SMILY, J. (Oral Ruling) :—W. F. Williams, Esquire, the Director of Income Tax, was served with a subpoena to produce on this trial the income tax returns made by the late Arthur William Miles, Senior, and the income tax returns made by the late Arthur William Miles, Junior, covering certain periods therein mentioned.

Mr. Williams has attended in Court pursuant to the subpoena, and I believe has brought with him income tax returns for the number of years for which they are available, but objects to producing them in evidence on this trial.
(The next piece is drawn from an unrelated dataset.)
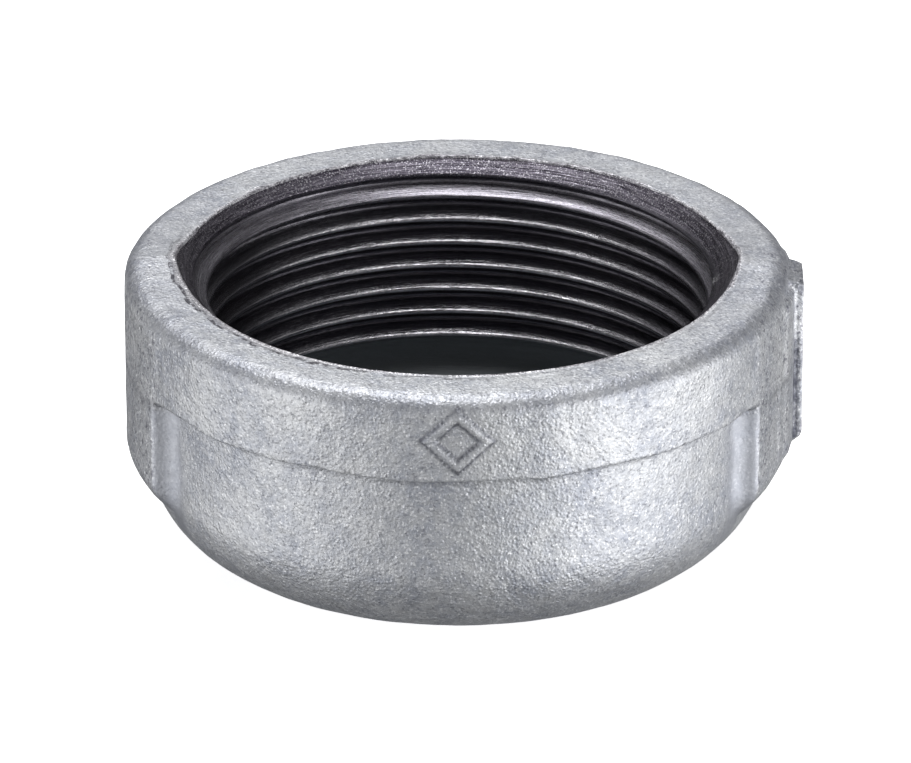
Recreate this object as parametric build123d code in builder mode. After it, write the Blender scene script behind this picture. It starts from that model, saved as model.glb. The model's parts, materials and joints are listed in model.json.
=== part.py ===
from build123d import *
import os
from math import cos, radians, sin, tan

# Screwed pipe cap, size 1-1/2, malleable iron, made as one casting and then bored and tapped.
# Millimetres. The thread axis is Z, the mouth opens towards +Z, and the origin is the centre of
# the closed end's flat face. The gate lug is at +X and the front of the casting faces -Y.

# Internal pipe thread, size 1-1/2: 11 threads per inch, 55 degree form, right-hand, parallel.
thread_pitch = 25.4 / 11
thread_major_d = 47.803
thread_minor_d = 44.845
flank_angle = 27.5
crest_flat = 0.6
groove_start_z = 7.33  # the groove's middle line starts at +X at this height, in the open relief
groove_turns = 9  # enough to run out past the mouth

# Outside of the casting.
overall_height = 26.8
body_d = 56.4
band_d = 59.6
band_height = 9.4
rim_radius = 1.8
step_radius = 0.6
base_flat_d = 36.0
base_corner_height = 9.0

# Inside: mouth chamfer, thread, plain relief below it and a rounded floor.
mouth_d = 50.8
chamfer_half_angle = 45.0
relief_d = 48.2
relief_top_z = 8.4
relief_cone_height = 0.9
floor_thickness = 4.3
floor_radius = 2.5

# Raised grip pads on the left and right, a touch prouder than the band.
pad_half_angle = 25.0
pad_proud = 0.1
pad_foot_r = 25.4
pad_foot_z = 4.6
pad_shoulder_z = 8.6
pad_shoulder_radius = 2.5

# Where the casting was fed, at +X: a low pad and the stub of the gate.
gate_pad_half_angle = 17.0
gate_pad_proud = 0.3
gate_pad_foot_z = 9.0
gate_pad_top_z = 18.6
gate_width = 5.0
gate_proud = 1.2
gate_foot_z = 9.6
gate_top_gap = 0.6

# Plain raised lozenge on the front of the band, a generic casting mark.
mark_half_width = 3.2
mark_half_height = 3.0
mark_line = 0.85
mark_proud = 0.3
mark_z = 22.0

body_r = body_d / 2
band_r = band_d / 2
base_flat_r = base_flat_d / 2
mouth_r = mouth_d / 2
thread_major_r = thread_major_d / 2
thread_minor_r = thread_minor_d / 2
relief_r = relief_d / 2
gate_pad_r = band_r + gate_pad_proud
band_bottom_z = overall_height - band_height
pad_top_z = band_bottom_z + 2 * step_radius
chamfer_depth = (mouth_r - thread_minor_r) / tan(radians(chamfer_half_angle))
inside_body_r = body_r - 4.0  # raised features start this deep in the wall, to join it all over
cut_overrun = 1.0  # the bore's cutting section runs this far past the mouth
groove_overrun = 0.5  # the groove's cutting section reaches this far inside the tapping bore


def radial_plane(angle):
    """Plane through Z whose first axis points outwards at this angle from +X, second axis up."""
    outwards = (cos(radians(angle)), sin(radians(angle)), 0)
    normal = (sin(radians(angle)), -cos(radians(angle)), 0)
    return Plane(origin=(0, 0, 0), x_dir=outwards, z_dir=normal)


# The mark: a lozenge outline pushed out through the band and trimmed to follow its curve.
with BuildPart() as casting_mark:
    with BuildSketch(Plane.XZ.offset(inside_body_r)):
        with Locations((0, mark_z)):
            Polygon(
                (-mark_half_width, 0),
                (0, -mark_half_height),
                (mark_half_width, 0),
                (0, mark_half_height),
            )
            offset(amount=-mark_line, kind=Kind.INTERSECTION, mode=Mode.SUBTRACT)
    extrude(amount=band_r)
    Cylinder(
        radius=band_r + mark_proud,
        height=overall_height,
        align=(Align.CENTER, Align.CENTER, Align.MIN),
        mode=Mode.INTERSECT,
    )


with BuildPart() as cap_body:
    # Cast cup: flat closed end, large rounded corner, plain body and thicker band at the mouth.
    with BuildSketch(Plane.XZ) as casting_section:
        with BuildLine():
            Line((0, 0), (base_flat_r, 0))
            EllipticalCenterArc(
                (base_flat_r, base_corner_height),
                body_r - base_flat_r,
                base_corner_height,
                start_angle=270,
                arc_size=90,
            )
            Polyline(
                (body_r, base_corner_height),
                (body_r, band_bottom_z),
                (band_r, band_bottom_z + step_radius),
                (band_r, overall_height),
                (0, overall_height),
                (0, 0),
            )
        make_face()
        corners = casting_section.vertices()
        step_corners = corners.filter_by_position(
            Axis.Y, band_bottom_z, band_bottom_z + step_radius
        )
        fillet(step_corners, step_radius)
        rim_corner = corners.sort_by(Axis.X).filter_by_position(
            Axis.Y, overall_height, overall_height
        )[-1]
        fillet(rim_corner, rim_radius)
    revolve(axis=Axis.Z)

    # Raised pads: wide ones on both sides, and a lower, slightly prouder one behind the gate.
    for middle in (0, 180):
        with BuildSketch(radial_plane(middle - pad_half_angle)) as pad_section:
            Polygon(
                (inside_body_r, pad_foot_z),
                (pad_foot_r, pad_foot_z),
                (band_r + pad_proud, pad_shoulder_z),
                (band_r + pad_proud, pad_top_z - pad_proud),
                (band_r, pad_top_z),
                (inside_body_r, pad_top_z),
                align=None,
            )
            shoulder = pad_section.vertices().filter_by_position(
                Axis.Y, pad_shoulder_z, pad_shoulder_z
            )
            fillet(shoulder, pad_shoulder_radius)
        revolve(axis=Axis.Z, revolution_arc=2 * pad_half_angle)
    with BuildSketch(radial_plane(-gate_pad_half_angle)):
        Polygon(
            (inside_body_r, gate_pad_foot_z),
            (band_r, gate_pad_foot_z),
            (gate_pad_r, gate_pad_foot_z + gate_pad_proud),
            (gate_pad_r, gate_pad_top_z - gate_pad_proud),
            (band_r, gate_pad_top_z),
            (inside_body_r, gate_pad_top_z),
            align=None,
        )
    revolve(axis=Axis.Z, revolution_arc=2 * gate_pad_half_angle)

    # Gate stub, from just under the rim down to the gate pad.
    with BuildSketch(Plane.XZ):
        Polygon(
            (inside_body_r, gate_foot_z),
            (band_r, gate_foot_z),
            (band_r + gate_proud, gate_foot_z + gate_proud),
            (band_r + gate_proud, overall_height - gate_top_gap - gate_proud / 2),
            (band_r + gate_proud / 2, overall_height - gate_top_gap),
            (inside_body_r, overall_height - gate_top_gap),
            align=None,
        )
    extrude(amount=gate_width / 2, both=True)

    add(casting_mark.part)

    # Bored out: chamfer at the mouth, tapping bore, relief below the thread, rounded floor.
    with BuildSketch(Plane.XZ) as bore_section:
        Polygon(
            (0, floor_thickness),
            (relief_r, floor_thickness),
            (relief_r, relief_top_z - relief_cone_height),
            (thread_minor_r, relief_top_z),
            (thread_minor_r, overall_height - chamfer_depth),
            (mouth_r, overall_height),
            (mouth_r, overall_height + cut_overrun),
            (0, overall_height + cut_overrun),
            align=None,
        )
        floor_corner = bore_section.vertices().filter_by_position(
            Axis.Y, floor_thickness, floor_thickness
        ).sort_by(Axis.X)[-1]
        fillet(floor_corner, floor_radius)
    revolve(axis=Axis.Z, mode=Mode.SUBTRACT)

    # Tapped: a helical groove of trapezoidal section, from the open relief out past the chamfer.
    with BuildLine() as thread_line:
        Helix(
            pitch=thread_pitch,
            height=groove_turns * thread_pitch,
            radius=thread_minor_r,
            center=(0, 0, groove_start_z),
        )
    with BuildSketch(Plane.XZ) as groove_section:
        half_at_crest = (thread_pitch - crest_flat) / 2
        thread_depth = thread_major_r - thread_minor_r
        half_at_root = half_at_crest - thread_depth * tan(radians(flank_angle))
        half_inside = half_at_crest + groove_overrun * tan(radians(flank_angle))
        Polygon(
            (thread_minor_r - groove_overrun, groove_start_z - half_inside),
            (thread_major_r, groove_start_z - half_at_root),
            (thread_major_r, groove_start_z + half_at_root),
            (thread_minor_r - groove_overrun, groove_start_z + half_inside),
            align=None,
        )
    sweep(path=thread_line.line, is_frenet=True, mode=Mode.SUBTRACT)

os.makedirs("parts", exist_ok=True)
cap_body.part.label = "cap_body"
export_step(cap_body.part, "parts/cap_body.step")
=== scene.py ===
"""Screwed pipe cap, size 1-1/2, hot-dip galvanised malleable iron: its visual model and studio.

The cap is one closed mesh, built column by column round the thread axis. Every column runs from
the middle of the closed end, up the outside, over the rim, down the threaded bore and across the
floor. The bore's rows follow the helix, so that each thread edge is an edge loop of the mesh.
"""

import json
from math import cos, pi, radians, sin, tan

import bpy
import numpy as np
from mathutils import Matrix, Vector


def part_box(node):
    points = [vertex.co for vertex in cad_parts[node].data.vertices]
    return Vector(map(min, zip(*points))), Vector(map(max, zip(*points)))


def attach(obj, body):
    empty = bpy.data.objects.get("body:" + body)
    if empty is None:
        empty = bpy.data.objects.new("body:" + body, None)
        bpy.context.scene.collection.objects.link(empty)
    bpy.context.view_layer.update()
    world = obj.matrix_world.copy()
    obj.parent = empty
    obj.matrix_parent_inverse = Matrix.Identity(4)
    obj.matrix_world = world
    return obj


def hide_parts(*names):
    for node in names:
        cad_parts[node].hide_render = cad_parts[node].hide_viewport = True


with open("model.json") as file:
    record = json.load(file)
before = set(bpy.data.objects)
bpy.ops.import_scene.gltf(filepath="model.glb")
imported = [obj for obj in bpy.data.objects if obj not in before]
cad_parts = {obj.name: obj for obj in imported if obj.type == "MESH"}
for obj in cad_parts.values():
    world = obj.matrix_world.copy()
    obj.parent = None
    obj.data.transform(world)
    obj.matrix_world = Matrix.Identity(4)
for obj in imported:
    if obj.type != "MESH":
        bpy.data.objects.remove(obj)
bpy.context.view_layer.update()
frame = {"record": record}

# The cap's sizes, in millimetres and degrees. What the CAD model says is read from it.
MM = 0.001
node_low, node_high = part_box("cap_body")
mounts = {mount["name"]: mount for mount in frame["record"]["mounts"]}
height = node_high.z / MM
band_r = node_high.y / MM
pad_r = -node_low.x / MM
gate_x = node_high.x / MM
mark_r = -node_low.y / MM
thread_minor_r = mounts["pipe_thread"]["dims"]["r_mm"]

# Outside.
body_r = 28.2
base_flat_r = 18.6
base_corner_height = 9.0
band_bottom_z = height - 9.4
step_height = 0.85
step_wander = 0.13  # the step under the band was cast this unevenly
step_wander_reach = 3.0
rim_radius = 1.8
rim_fall = 0.75  # the rim is this much lower at the front and back than at the parting line
rim_fall_reach = 8.0  # most of that fall is over this far from the parting line
rim_ridge = 0.5  # half width of the soft ridge on the parting line itself
skin = 0.04  # the cast skin's hollows, on average, below the CAD surface
skin_lumps = 0.9  # how much that depth varies, as a share of it
skin_more_on_rim = 1.2

# Grip pads, gate pad, gate strip and the gate's stub.
pad_half_angles = {0: 26.6, 180: 24.6}
pad_foot_r = 25.4
pad_foot_z = 4.6
pad_shoulder_z = 8.6
pad_shoulder_blend = 1.5
pad_fillet_angle = 5.0  # the hollow fillet from the body up to a pad's edge
pad_fillet_power = 2.5
pad_edge_blend = 0.3  # softness of the edge itself, as a share of the pad's height
gate_pad_r = band_r + 0.25
gate_pad_half_angle = 17.0
gate_pad_foot_z = 9.0
gate_pad_top_z = 18.3
strip_r = band_r + 0.5
strip_half_angle = 13.6
gate_half_width = 2.5
gate_half_angle = np.degrees(gate_half_width / band_r)
gate_foot_z = 9.6
gate_top_z = height - 1.5

# Lozenge on the front of the band.
mark_half_width = 3.2
mark_half_height = 3.0
mark_line = 0.85
mark_soft_inside = 0.22  # the line's sides slope from this far inside its edge
mark_soft_outside = 0.12  # to this far outside it
mark_z = 22.0
mark_angle = 270.0

# Inside.
mouth_r = 25.4
mouth_edge_radius = 0.22
chamfer_slope = tan(radians(45.0))
thread_pitch = 25.4 / 11
thread_depth = 1.479
thread_crest_z = 22.19  # a crest's middle line at +X
crest_half = 0.15
flank_slope = tan(radians(27.5))
thread_blend = 0.12  # softness of the crests, the roots and the chamfer's lower edge
first_turn_z = (21.3, 21.9)  # the thread's first turn starts between these heights
thread_start = (22.9, -0.4, 24.3)  # where the thread runs out into the chamfer, at a torn burr whose glints are painted
relief_r = 24.1
relief_cone_z = 7.5
relief_top_z = 8.4
relief_blend = 0.05
bore_low_z = relief_cone_z - 0.6  # the helical rows of the bore end here, in the relief
floor_z = 4.3
floor_radius = 2.5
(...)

There is filed in support of that objection an affidavit by the Minister of National Revenue in the Government of Canada, one George C. Nowlan, Esquire, in which he says in part as follows, paragraph 10, of his affidavit:

“I have examined the said income tax returns of each of the said Arthur William Miles, Sr. and Arthur William Miles, Jr. and I have formed the opinion that they form part of a class of documents, the production of which would be contrary to public interest and I object to their production accordingly.”

And then paragraph 11:

“I have formed the opinion after examining the said income tax returns that the completeness and the accuracy of the information furnished in income tax returns would be prejudiced if the production of them was permissible pursuant to a subpoena and for these reasons the practice of keeping this class of document secret is, In my opinion, essential to. the proper functioning of the Income Tax Division of the Department of National Revenue and administration of the Income Tax Act.”

And paragraph 12 :

“For the same reasons I am of the opinion that it would be prejudicial to have the said W. F. Williams or any officer of the Department of National Revenue, Taxation Division, give oral evidence relating to information contained in the said income tax returns or received by him as a result of the operation of the Income Tax Act.’’

And in paragraph 13, is set out the objection I referred to in the following words:

“As such Minister of National Revenue I object to the production of the documents mentioned in the said subpoena or of the said W. F. Williams or of any officer of the said Department giving oral evidence relating to any information derived from the said returns or received pursuant to the said Act.”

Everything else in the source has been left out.